I’m beginning to realize just how full and influential a music life Sinatra had. The number of albums he has out is mind-boggling. I thought at one time I had nearly all of them. Not even close. I now have 63 albums, eight of which are multiple disc albums, one of which is a 20-album compilation of all the songs he recorded for his company, Reprise Records. I think I may have about three-quarters of all the albums he’s done, many of which are no longer available. I own very few of the pre-Capitol records, mainly because I don’t think his voice was very good in those early days when he was the bobbysocks heartthrob of the nation’s girls and women, singing with the big bands, especially Harry James and Tommy Dorsey. It was just too thin and reedy, sort of the way he was built back then.

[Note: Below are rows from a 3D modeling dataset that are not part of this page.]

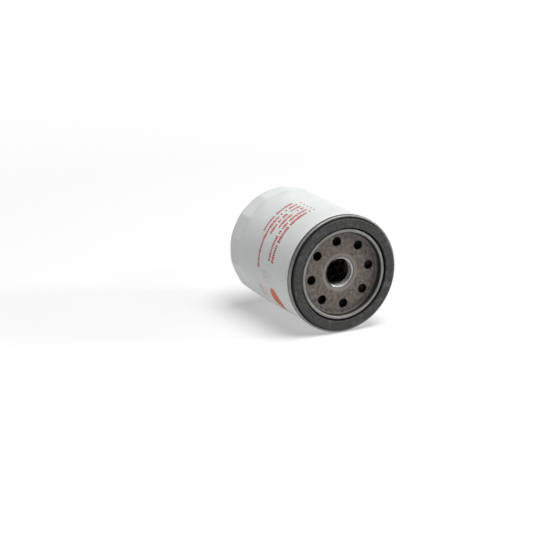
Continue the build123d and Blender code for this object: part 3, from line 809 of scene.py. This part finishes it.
def build_pieces():
    piece("can_shell", build_can(), "can")
    piece("seam_lid", build_lid(), "seaming_lid")
    piece("gasket_ring", build_gasket(), "gasket")
    piece("threaded_plate", build_plate(), "tapping_plate")
    piece("valve_hub", lathe(rubber_outline(HUB, 0.35), INNER_SEGMENTS), "drainback_valve_hub")
    skirt = piece("valve_skirt", lathe(rubber_outline(SKIRT, 0.25), INNER_SEGMENTS), "drainback_valve_lip",
                  body=None)
    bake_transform(skirt)
    piece("pleated_paper", build_paper(), "pleated_media")
    piece("open_potting", lathe(washer(POTTING_R, OPEN_POTTING_Y, 0.4), INNER_SEGMENTS), "open_end_potting")
    piece("closed_potting", lathe(washer(POTTING_R, CLOSED_POTTING_Y, 0.4), INNER_SEGMENTS),
          "closed_end_potting")
    piece("valve_seal", lathe(washer(SEAL_R, SEAL_Y, 0.25), SEAL_SEGMENTS), "bypass_seal",
          body="bypass_valve")
    coil = piece("valve_coil", build_coil(), "bypass_spring")
    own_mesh(coil)


# ---------------------------------------------------------------- floor, light and camera

AZIMUTH = math.radians(-28.27)
ELEVATION = math.radians(16.93)
ROLL = math.radians(-0.35)
CAMERA_DISTANCE = 2.6
LENS = 281.6
ORIGIN_RIGHT = 0.0458        # where the filter's origin sits in the view, from its middle
ORIGIN_DOWN = 0.0040
FLOOR_SIZE = 40
GLOW = (0.36, 1.0)           # the floor's own light near the object and far from it
GLOW_R = (400.0, 2400.0)     # distances of the two, in millimetres
AMBIENT = 0.08
LIGHTS = [                   # name, place and size in metres, power in watts
    ("top", (0.4, -0.7, 3.2), (2.6, 1.8), 148),
    ("front", (2.0, -1.1, 0.8), (0.35, 0.35), 22),
    ("glint", (0.9, -1.4, 1.1), (0.3, 0.3), 4),
]


def view_axes():
    a, e = AZIMUTH, ELEVATION
    right = Vector((math.cos(a), math.sin(a), 0))
    up = Vector((-math.sin(a) * math.sin(e), math.cos(a) * math.sin(e), math.cos(e)))
    back = Vector((math.sin(a) * math.cos(e), -math.cos(a) * math.cos(e), math.sin(e)))
    return right, up, back


def add_camera():
    right, up, back = view_axes()
    data = bpy.data.cameras.new("camera")
    data.lens = LENS
    data.sensor_width = 36.0
    data.clip_start, data.clip_end = 0.1, 50.0
    camera = bpy.data.objects.new("camera", data)
    bpy.context.scene.collection.objects.link(camera)
    camera.location = -right * ORIGIN_RIGHT + up * ORIGIN_DOWN + back * CAMERA_DISTANCE
    camera.rotation_mode = "QUATERNION"
    camera.rotation_quaternion = (-back).to_track_quat("-Z", "Y") @ Quaternion((0, 0, 1), ROLL)
    bpy.context.scene.camera = camera


def add_floor(z):
    """A plain floor, kept evenly pale away from the object's shadow."""
    bpy.ops.mesh.primitive_plane_add(size=FLOOR_SIZE, location=(0, 0, z))
    floor = bpy.context.object
    floor.name = "floor"
    s = Shader("floor_white")
    away = s.length(s.x, s.y)
    glow = s.node("ShaderNodeMapRange", {0: away, 1: GLOW_R[0], 2: GLOW_R[1], 3: GLOW[0], 4: GLOW[1]})
    s.tree.links.new(glow.outputs[0], s.surface.inputs["Emission Strength"])
    for key, value in (("Base Color", (0.48, 0.48, 0.48, 1)), ("Roughness", 0.9),
                       ("Specular IOR Level", 0.1), ("Emission Color", (1, 1, 1, 1))):
        s.surface.inputs[key].default_value = value
    floor.data.materials.append(s.material)


def add_light(name, place, size, power):
    data = bpy.data.lights.new(name, "AREA")
    data.shape = "RECTANGLE"
    data.size, data.size_y = size
    data.energy = power
    light = bpy.data.objects.new(name, data)
    bpy.context.scene.collection.objects.link(light)
    light.location = place
    light.rotation_mode = "QUATERNION"
    light.rotation_quaternion = (-Vector(place)).to_track_quat("-Z", "Y")


def add_light_setup():
    """Soft light from above, two small lights in front and a faint white surrounding."""
    world = bpy.data.worlds.new("studio")
    bpy.context.scene.world = world
    world.use_nodes = True
    background = world.node_tree.nodes["Background"]
    background.inputs["Color"].default_value = (1, 1, 1, 1)
    background.inputs["Strength"].default_value = AMBIENT
    for name, place, size, power in LIGHTS:
        add_light(name, place, size, power)
    bpy.context.scene.view_settings.view_transform = "Standard"
    bpy.context.scene.view_settings.exposure = 0.0


dress_cad_nodes()
build_pieces()
add_floor(cad_box[0].z)
add_light_setup()
add_camera()
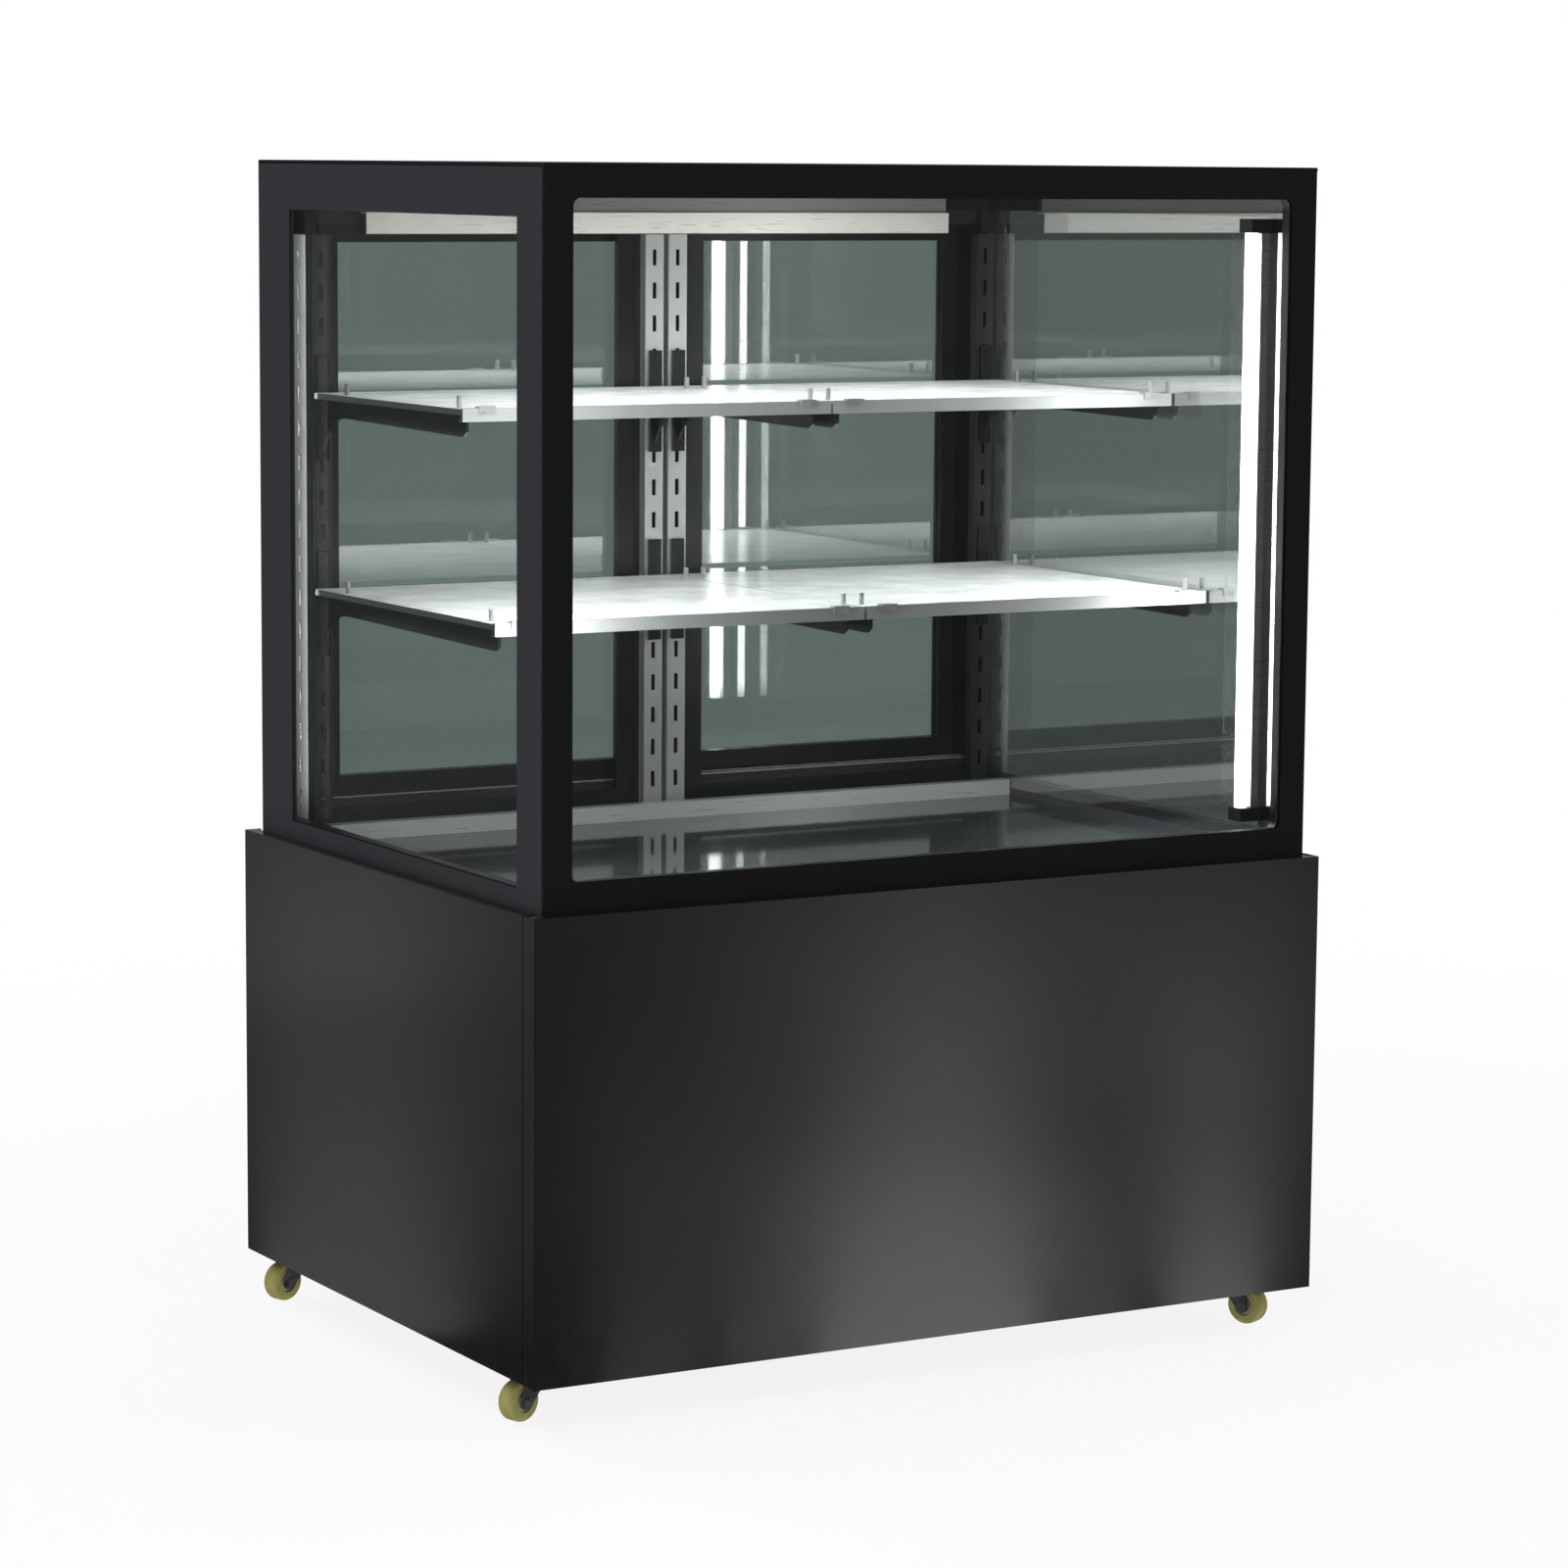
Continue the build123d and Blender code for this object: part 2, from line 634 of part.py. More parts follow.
cold_floor = tub_bottom + tub_floor
evaporator_x = (-330.0, 90.0)
evaporator_y = (120.0, 180.0)
evaporator_z = (cold_floor, cold_floor + 104)
with BuildPart() as evaporator_coil:
    finned_coil(evaporator_x, evaporator_y, evaporator_z, fin_count=36, tube_rows=4)
save(evaporator_coil, "evaporator_coil")

cold_fan_x = 230.0
cold_fan_z = cold_floor + 56
cold_fan_radius = 48.0
cold_motor_y = 96.0
cold_hub_y = 160.0
with BuildPart() as evaporator_fan_motor:
    fan_motor(cold_fan_x, cold_motor_y, cold_fan_z, 26.0, 36.0, cold_hub_y + 8)
    foot_x = (cold_fan_x - 20, cold_fan_x + 20)
    block(foot_x, (cold_motor_y + 4, cold_motor_y + 28), (cold_floor, cold_fan_z - 10))
save(evaporator_fan_motor, "evaporator_fan_motor")

with BuildPart() as evaporator_fan:
    fan_blades(cold_fan_x, cold_hub_y, cold_fan_z, cold_fan_radius, 5)
save(evaporator_fan, "evaporator_fan")

deck_half_width = inside_half_width - 0.5
deck_front = inside_front + 0.5
deck_rear = rear_face - 0.5
with BuildPart() as deck_panel:
    block((-deck_half_width, deck_half_width), (deck_front, deck_rear), (deck_top - deck_sheet, deck_top))
    with BuildSketch(Plane.XY.offset(deck_top - deck_sheet)):
        for row_y in (deck_front + 26, deck_rear - 22):
            with Locations((0, row_y)):
                with GridLocations(38, 1, 20, 1):
                    SlotOverall(28, 6)
    extrude(amount=deck_sheet, mode=Mode.SUBTRACT)
save(deck_panel, "deck_panel")

# ---------------------------------------------------------------- glazing: panes and black edge frames
with BuildPart() as front_glass:
    outer_x = (-glass_half_width, glass_half_width)
    block(outer_x, (glass_front, glass_front + outer_pane), (glass_bottom, glass_top))
    chamfer(front_glass.edges().filter_by(Axis.Z).group_by(Axis.Y)[0], 0.8)
    block(
        (-inside_half_width, inside_half_width),
        (inside_front - inner_pane, inside_front),
        (glass_bottom, glass_top),
    )
save(front_glass, "front_glass")

edge_front_y = (glass_front + outer_pane, inside_front - inner_pane)
with BuildPart() as front_edge_frame:
    block((-inside_half_width, inside_half_width), edge_front_y, (glass_bottom, glass_top))
    with BuildSketch(Plane.XZ.offset(-edge_front_y[0])):
        opening_half = glass_half_width - front_border_side
        with Locations((0, (front_border_bottom + front_border_top) / 2)):
            RectangleRounded(2 * opening_half, front_border_top - front_border_bottom, 8.0)
    extrude(amount=-pane_gap, mode=Mode.SUBTRACT)
save(front_edge_frame, "front_edge_frame")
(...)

For a while at the end of the Forties and into the early Fifties, he sort of disappeared, and then reappeared with a bang when he played Maggio in From Here to Eternity. His career in movies and records went up and up with roles in The Manchurian Candidate, The Man with the Golden Arm, and Young at Heart, and his move from Columbia Records to Capitol when he first teamed with Nelson Riddle, then later with Gordon Jenkins and Billy May, beginning with Songs for Young Lovers. He was all over the news with his marriages (Barbara Barbato, Ava Gardner, Mia Farrow, and Barbara Marx) and antics at Caesar's Palace with his Rat Pack buddies, Sammy Davis, Jr., Dean Martin, Peter Lawford, and Joey Bishop.
And there were stories of his Mob connections that hurt him. In the Fifties, his voice took on that depth of maturity—vocal abuse, cigarettes, and booze—that gave him that distinctive Sinatra style.
Of course, he always had a unique talent for vocal timing. But it’s the voice I find so interesting. Then in the Sixties and Seventies when he was really aging and getting fat and still abusing his voice, the quality got even richer. Even into the Eighties he was still the King as far as I’m concerned. His audience diminished because he wasn’t able to win over many of the younger generation, and the public appearances went down and the recording slowed. Then in the Nineties, lo and behold, he came out with the Duets, I and II, and they sold like hotcakes. Too bad, because they’re more curiosity pieces than quality productions, curiosity over the aging Sinatra and a voice that now sounded very much like a seventy-five-year-old man, one who’d spent the majority of his life smoking and boozing. Some of the old numbers he tried to do on the two Duets are downright embarrassing. But when he was good, like on the vast majority of numbers he’d done in a lifetime of song, he’s so good it makes me want to cry for the loss of life and talent, his as well as mine.